Should not the purpose of history in schools be to teach students how we came to be where we are today? That is, to teach them about the origins of our landscape, our language, our monarchy, our legal system, our parliamentary system, our Commonwealth, and may other aspects of daily life?

The idea of teaching history as a continuous narrative is also decried by some. Under the National Curriculum in schools, and with the modular approach favoured by some universities,  it is possible to go through thirteen years of school and three years of university specialising in history without studying the complete political, social and economic history of Britain.

Yet one cannot properly study historical topics and eras in isolation.

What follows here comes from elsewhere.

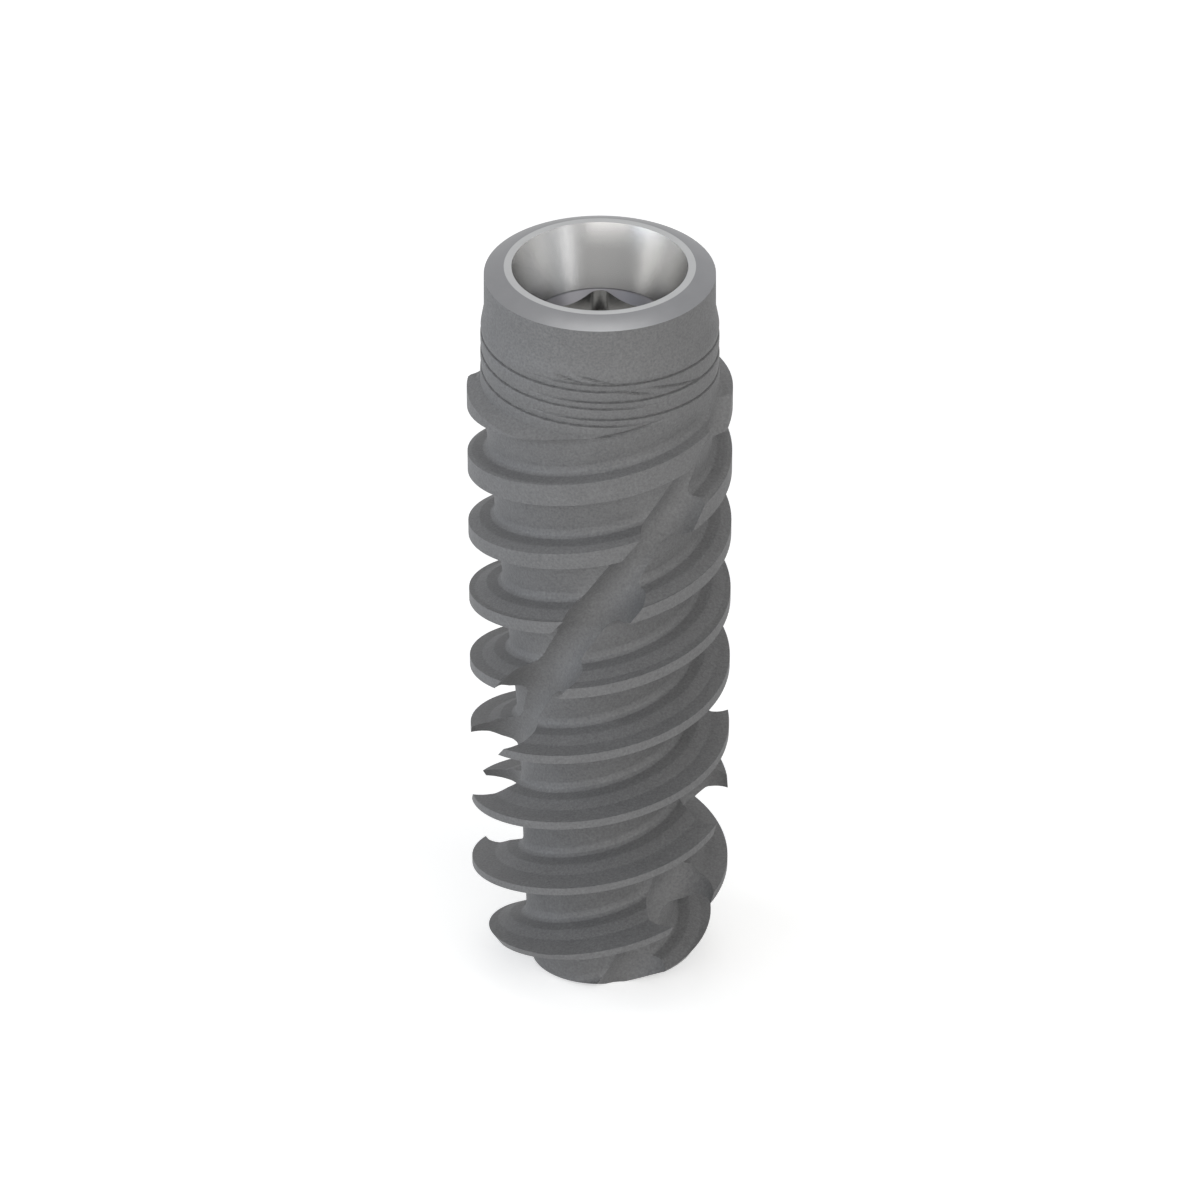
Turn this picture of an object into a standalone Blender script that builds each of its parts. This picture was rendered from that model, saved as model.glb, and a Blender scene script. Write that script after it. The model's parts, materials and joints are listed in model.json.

One cannot understand the Second World War without studying the First. One cannot understand the causes of the First World War without going back at least as far as 1815, and arguably as far back as the ninth century. One cannot understand Henry VIII’s conflict with the Pope without looking at relations between the English monarchy and the Papacy as far back as the time of William the Conqueror. And so on.

This debate has been going on for some years and shows no sign of being resolved in the near future. It is possible that the end result will be that, as there is now a generation of English teachers who cannot punctuate, because they themselves were never taught how, there may in future be a generation of history teachers who do not know any history, because they were never taught any.